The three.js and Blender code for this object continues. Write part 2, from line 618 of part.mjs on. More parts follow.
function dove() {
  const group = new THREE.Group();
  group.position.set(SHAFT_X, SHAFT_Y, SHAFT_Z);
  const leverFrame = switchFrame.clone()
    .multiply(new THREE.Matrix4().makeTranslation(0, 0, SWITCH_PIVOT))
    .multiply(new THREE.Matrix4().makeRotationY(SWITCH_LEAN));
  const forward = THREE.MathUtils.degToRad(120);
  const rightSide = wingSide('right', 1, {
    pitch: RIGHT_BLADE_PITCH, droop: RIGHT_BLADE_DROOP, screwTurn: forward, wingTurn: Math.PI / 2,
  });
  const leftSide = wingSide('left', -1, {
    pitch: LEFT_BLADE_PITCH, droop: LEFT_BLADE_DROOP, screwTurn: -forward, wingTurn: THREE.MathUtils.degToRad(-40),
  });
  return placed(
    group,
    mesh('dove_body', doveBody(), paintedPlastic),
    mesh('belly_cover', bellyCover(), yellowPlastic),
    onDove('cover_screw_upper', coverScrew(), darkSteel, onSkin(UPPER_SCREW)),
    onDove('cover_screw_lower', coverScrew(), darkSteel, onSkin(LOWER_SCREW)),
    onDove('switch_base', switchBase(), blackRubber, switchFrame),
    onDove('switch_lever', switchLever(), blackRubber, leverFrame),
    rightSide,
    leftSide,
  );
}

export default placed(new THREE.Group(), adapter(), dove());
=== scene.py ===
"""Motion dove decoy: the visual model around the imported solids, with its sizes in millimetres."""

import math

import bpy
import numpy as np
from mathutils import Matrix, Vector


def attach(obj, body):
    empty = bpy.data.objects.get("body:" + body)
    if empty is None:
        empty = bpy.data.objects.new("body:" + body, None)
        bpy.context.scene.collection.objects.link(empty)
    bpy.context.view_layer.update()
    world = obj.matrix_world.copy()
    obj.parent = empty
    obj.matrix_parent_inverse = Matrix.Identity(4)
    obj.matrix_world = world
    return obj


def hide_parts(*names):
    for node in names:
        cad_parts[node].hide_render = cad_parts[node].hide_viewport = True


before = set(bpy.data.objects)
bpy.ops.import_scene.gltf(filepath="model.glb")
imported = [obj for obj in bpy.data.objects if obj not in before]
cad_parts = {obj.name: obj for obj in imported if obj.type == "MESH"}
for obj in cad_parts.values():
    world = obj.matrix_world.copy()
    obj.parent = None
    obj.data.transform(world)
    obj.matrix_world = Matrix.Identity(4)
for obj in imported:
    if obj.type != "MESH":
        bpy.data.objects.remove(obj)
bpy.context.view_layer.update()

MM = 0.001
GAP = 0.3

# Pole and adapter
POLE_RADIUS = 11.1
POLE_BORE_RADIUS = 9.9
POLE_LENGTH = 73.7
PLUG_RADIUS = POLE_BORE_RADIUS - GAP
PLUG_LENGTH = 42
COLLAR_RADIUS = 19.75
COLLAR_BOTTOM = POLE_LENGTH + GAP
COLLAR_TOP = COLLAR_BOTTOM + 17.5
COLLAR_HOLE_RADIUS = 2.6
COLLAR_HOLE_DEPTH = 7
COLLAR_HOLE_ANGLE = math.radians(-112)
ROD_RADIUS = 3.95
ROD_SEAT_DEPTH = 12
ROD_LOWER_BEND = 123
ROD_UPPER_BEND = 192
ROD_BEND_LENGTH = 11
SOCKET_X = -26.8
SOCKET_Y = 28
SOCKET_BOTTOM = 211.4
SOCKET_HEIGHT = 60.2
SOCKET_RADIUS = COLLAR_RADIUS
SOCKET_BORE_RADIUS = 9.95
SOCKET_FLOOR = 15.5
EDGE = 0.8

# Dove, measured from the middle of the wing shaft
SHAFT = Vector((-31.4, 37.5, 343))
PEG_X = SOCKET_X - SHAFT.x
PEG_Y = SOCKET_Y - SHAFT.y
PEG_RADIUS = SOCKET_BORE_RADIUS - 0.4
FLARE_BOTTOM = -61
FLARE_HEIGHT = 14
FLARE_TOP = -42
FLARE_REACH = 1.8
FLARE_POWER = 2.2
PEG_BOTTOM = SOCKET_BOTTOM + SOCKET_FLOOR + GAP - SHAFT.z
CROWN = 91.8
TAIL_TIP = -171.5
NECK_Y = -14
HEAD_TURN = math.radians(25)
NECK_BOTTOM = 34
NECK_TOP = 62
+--
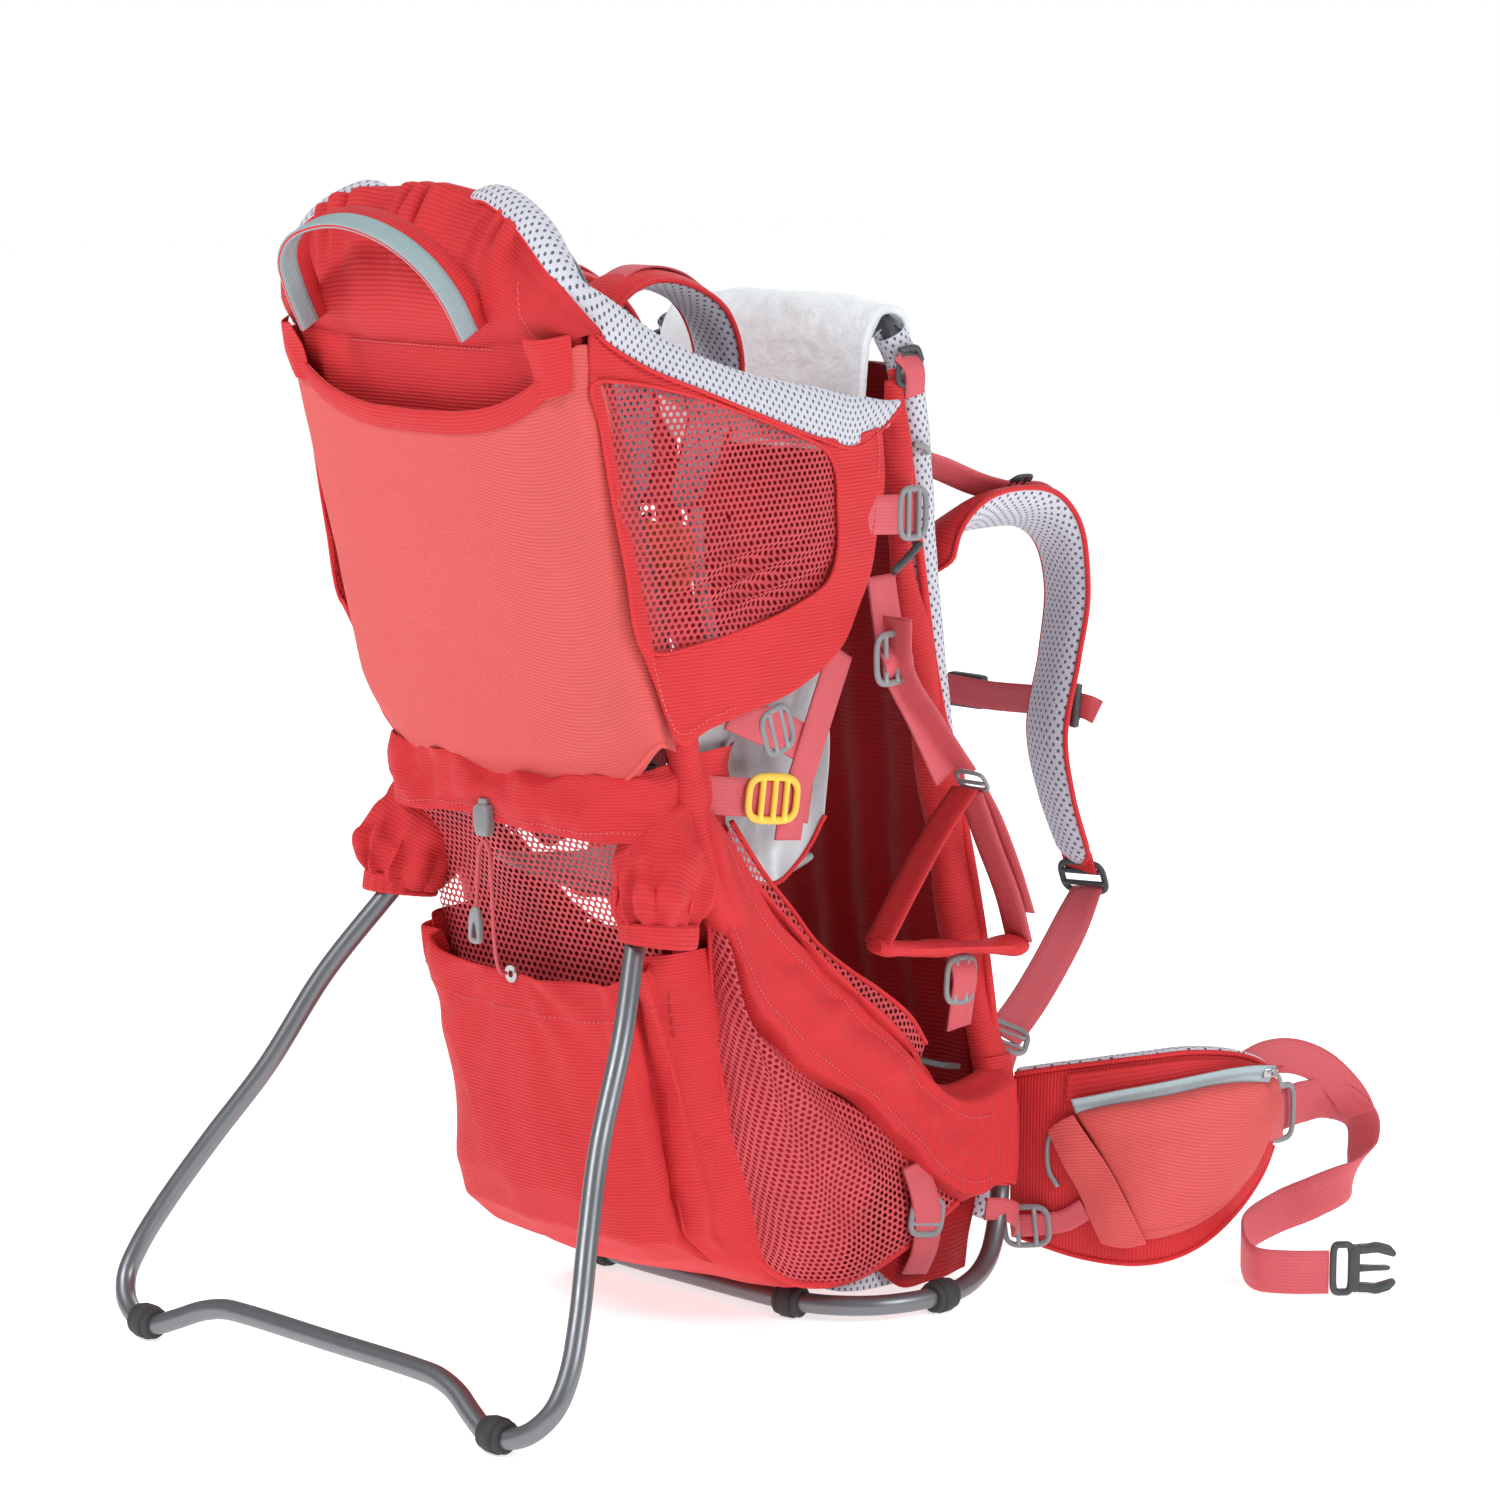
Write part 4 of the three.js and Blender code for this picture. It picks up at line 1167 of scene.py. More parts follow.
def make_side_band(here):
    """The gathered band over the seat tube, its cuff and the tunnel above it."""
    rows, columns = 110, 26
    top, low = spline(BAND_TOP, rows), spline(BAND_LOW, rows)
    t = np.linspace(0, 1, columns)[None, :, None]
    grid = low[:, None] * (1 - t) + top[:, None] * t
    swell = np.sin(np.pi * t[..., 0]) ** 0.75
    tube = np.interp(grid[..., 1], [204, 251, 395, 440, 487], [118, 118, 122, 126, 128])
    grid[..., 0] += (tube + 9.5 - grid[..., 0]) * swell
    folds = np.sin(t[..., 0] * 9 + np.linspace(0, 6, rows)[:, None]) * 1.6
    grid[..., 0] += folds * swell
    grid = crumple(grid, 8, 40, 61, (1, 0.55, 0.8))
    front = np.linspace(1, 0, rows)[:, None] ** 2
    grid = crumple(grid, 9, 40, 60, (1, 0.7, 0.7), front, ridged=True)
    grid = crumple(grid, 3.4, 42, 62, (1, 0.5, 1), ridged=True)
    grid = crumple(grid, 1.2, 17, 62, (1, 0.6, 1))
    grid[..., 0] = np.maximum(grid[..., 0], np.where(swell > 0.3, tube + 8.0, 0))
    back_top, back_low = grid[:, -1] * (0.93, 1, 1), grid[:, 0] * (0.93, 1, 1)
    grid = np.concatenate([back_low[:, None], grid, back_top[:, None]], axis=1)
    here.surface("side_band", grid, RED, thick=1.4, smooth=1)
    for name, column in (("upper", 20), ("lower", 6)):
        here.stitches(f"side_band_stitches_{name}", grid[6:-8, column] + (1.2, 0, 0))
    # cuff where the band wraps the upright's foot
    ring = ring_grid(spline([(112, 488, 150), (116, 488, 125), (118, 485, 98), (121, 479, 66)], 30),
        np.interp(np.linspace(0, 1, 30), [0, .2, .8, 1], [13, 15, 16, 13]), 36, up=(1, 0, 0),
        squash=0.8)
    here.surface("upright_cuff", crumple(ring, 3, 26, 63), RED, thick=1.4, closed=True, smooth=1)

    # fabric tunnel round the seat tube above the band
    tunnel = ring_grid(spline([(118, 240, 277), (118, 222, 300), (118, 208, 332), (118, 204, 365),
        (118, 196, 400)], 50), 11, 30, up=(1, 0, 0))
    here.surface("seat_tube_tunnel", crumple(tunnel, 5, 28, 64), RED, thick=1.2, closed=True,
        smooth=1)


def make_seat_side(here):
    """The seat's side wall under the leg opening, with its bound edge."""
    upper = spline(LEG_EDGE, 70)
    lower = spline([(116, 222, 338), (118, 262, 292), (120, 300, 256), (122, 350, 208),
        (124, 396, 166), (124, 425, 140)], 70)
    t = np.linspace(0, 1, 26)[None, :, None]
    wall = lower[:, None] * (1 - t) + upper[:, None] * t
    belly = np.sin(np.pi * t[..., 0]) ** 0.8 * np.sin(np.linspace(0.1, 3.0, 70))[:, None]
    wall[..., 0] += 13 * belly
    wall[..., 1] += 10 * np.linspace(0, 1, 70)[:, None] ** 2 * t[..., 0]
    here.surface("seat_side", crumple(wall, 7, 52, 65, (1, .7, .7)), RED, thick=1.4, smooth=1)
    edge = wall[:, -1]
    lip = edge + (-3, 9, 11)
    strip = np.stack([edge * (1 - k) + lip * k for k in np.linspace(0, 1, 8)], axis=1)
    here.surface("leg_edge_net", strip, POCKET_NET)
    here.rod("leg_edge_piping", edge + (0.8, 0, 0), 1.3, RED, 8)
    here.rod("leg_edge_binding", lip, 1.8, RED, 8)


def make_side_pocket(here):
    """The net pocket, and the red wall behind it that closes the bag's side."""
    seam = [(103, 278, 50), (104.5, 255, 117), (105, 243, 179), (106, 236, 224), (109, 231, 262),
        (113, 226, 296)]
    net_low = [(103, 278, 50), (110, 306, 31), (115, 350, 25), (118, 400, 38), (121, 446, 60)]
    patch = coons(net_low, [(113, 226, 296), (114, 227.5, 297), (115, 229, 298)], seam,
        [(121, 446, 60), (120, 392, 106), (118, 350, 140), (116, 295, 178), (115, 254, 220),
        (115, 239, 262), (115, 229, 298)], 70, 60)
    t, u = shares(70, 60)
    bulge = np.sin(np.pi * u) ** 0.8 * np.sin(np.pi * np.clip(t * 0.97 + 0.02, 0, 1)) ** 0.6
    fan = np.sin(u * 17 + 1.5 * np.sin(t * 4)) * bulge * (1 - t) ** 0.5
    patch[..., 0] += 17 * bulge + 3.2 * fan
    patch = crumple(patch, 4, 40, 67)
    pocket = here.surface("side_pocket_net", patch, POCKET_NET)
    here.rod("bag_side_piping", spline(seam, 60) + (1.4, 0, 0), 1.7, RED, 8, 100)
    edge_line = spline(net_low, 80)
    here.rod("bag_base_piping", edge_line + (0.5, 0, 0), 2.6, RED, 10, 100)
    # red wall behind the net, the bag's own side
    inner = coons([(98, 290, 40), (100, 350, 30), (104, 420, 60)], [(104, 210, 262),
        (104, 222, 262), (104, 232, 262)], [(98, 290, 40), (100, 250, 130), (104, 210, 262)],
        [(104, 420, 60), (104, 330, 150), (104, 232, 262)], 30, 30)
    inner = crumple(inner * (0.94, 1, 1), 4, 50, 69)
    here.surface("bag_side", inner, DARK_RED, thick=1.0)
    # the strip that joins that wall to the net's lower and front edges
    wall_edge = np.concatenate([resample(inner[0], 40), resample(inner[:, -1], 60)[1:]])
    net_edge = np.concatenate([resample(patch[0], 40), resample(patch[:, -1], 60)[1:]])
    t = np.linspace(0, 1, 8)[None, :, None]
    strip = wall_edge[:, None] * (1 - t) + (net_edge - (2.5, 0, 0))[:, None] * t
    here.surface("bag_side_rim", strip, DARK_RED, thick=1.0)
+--
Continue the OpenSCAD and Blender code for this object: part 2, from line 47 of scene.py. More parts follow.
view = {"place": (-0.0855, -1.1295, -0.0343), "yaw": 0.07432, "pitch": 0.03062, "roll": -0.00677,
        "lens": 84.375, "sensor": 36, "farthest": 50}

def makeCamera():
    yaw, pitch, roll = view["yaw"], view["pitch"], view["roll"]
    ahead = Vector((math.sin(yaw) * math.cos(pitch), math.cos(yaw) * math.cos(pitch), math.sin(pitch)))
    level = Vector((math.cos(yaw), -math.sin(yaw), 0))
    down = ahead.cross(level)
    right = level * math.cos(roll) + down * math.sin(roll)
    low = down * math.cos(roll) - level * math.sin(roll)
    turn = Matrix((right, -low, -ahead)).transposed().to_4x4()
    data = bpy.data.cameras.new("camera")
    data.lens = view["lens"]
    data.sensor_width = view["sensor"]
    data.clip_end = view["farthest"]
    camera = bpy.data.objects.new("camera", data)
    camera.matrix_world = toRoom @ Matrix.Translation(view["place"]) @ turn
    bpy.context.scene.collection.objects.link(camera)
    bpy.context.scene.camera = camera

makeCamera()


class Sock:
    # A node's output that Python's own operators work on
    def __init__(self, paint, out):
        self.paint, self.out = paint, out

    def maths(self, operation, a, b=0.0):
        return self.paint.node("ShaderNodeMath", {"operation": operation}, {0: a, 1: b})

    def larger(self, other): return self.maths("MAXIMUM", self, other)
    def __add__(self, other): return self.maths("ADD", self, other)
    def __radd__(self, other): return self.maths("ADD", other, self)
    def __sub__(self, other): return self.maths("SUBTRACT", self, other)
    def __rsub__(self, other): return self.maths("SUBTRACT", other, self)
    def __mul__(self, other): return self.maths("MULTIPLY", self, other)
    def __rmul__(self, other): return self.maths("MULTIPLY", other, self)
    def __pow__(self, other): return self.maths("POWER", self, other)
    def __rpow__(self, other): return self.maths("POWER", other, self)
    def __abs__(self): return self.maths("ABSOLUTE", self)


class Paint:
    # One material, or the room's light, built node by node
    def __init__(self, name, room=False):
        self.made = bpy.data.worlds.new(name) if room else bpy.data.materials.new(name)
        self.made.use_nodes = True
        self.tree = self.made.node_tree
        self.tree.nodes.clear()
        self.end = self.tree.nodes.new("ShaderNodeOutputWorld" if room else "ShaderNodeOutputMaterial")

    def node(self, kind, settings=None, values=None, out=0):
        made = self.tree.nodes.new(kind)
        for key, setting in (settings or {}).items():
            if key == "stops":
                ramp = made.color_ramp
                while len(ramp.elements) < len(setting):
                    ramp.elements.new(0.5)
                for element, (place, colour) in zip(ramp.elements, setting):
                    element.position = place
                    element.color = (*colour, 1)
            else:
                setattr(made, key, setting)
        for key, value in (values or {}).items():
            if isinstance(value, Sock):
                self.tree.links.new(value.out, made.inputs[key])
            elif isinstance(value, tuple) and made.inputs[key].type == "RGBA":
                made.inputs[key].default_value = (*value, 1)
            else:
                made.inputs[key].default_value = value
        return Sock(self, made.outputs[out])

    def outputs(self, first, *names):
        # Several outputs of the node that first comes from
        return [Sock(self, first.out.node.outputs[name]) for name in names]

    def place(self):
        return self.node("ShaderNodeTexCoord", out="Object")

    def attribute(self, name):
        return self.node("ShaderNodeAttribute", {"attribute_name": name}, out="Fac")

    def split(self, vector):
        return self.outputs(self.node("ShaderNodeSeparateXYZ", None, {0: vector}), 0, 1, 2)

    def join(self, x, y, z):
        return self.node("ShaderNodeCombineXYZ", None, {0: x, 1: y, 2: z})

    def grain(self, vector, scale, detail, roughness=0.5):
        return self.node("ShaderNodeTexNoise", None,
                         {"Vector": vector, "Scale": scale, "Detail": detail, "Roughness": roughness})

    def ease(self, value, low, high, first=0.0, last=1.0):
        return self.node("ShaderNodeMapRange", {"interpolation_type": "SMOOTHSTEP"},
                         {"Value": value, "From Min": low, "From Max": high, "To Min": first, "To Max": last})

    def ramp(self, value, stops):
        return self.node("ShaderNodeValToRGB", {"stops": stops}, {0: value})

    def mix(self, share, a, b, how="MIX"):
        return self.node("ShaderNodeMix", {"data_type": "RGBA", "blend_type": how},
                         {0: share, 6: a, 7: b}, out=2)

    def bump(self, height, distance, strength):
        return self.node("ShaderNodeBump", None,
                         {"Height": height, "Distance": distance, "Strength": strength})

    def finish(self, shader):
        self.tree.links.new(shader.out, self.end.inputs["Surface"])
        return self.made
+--
▶ **REQUIRED WORK**: Copy out only the lines above from the one with "const forward = THREE.MathUtils.degToRad(120);" to the one with "bpy.data.objects.remove(obj)", inclusive, exactly as they stand.

▶ **THE OUTPUT**:
  const forward = THREE.MathUtils.degToRad(120);
  const rightSide = wingSide('right', 1, {
    pitch: RIGHT_BLADE_PITCH, droop: RIGHT_BLADE_DROOP, screwTurn: forward, wingTurn: Math.PI / 2,
  });
  const leftSide = wingSide('left', -1, {
    pitch: LEFT_BLADE_PITCH, droop: LEFT_BLADE_DROOP, screwTurn: -forward, wingTurn: THREE.MathUtils.degToRad(-40),
  });
  return placed(
    group,
    mesh('dove_body', doveBody(), paintedPlastic),
    mesh('belly_cover', bellyCover(), yellowPlastic),
    onDove('cover_screw_upper', coverScrew(), darkSteel, onSkin(UPPER_SCREW)),
    onDove('cover_screw_lower', coverScrew(), darkSteel, onSkin(LOWER_SCREW)),
    onDove('switch_base', switchBase(), blackRubber, switchFrame),
    onDove('switch_lever', switchLever(), blackRubber, leverFrame),
    rightSide,
    leftSide,
  );
}

export default placed(new THREE.Group(), adapter(), dove());
=== scene.py ===
"""Motion dove decoy: the visual model around the imported solids, with its sizes in millimetres."""

import math

import bpy
import numpy as np
from mathutils import Matrix, Vector


def attach(obj, body):
    empty = bpy.data.objects.get("body:" + body)
    if empty is None:
        empty = bpy.data.objects.new("body:" + body, None)
        bpy.context.scene.collection.objects.link(empty)
    bpy.context.view_layer.update()
    world = obj.matrix_world.copy()
    obj.parent = empty
    obj.matrix_parent_inverse = Matrix.Identity(4)
    obj.matrix_world = world
    return obj


def hide_parts(*names):
    for node in names:
        cad_parts[node].hide_render = cad_parts[node].hide_viewport = True


before = set(bpy.data.objects)
bpy.ops.import_scene.gltf(filepath="model.glb")
imported = [obj for obj in bpy.data.objects if obj not in before]
cad_parts = {obj.name: obj for obj in imported if obj.type == "MESH"}
for obj in cad_parts.values():
    world = obj.matrix_world.copy()
    obj.parent = None
    obj.data.transform(world)
    obj.matrix_world = Matrix.Identity(4)
for obj in imported:
    if obj.type != "MESH":
        bpy.data.objects.remove(obj)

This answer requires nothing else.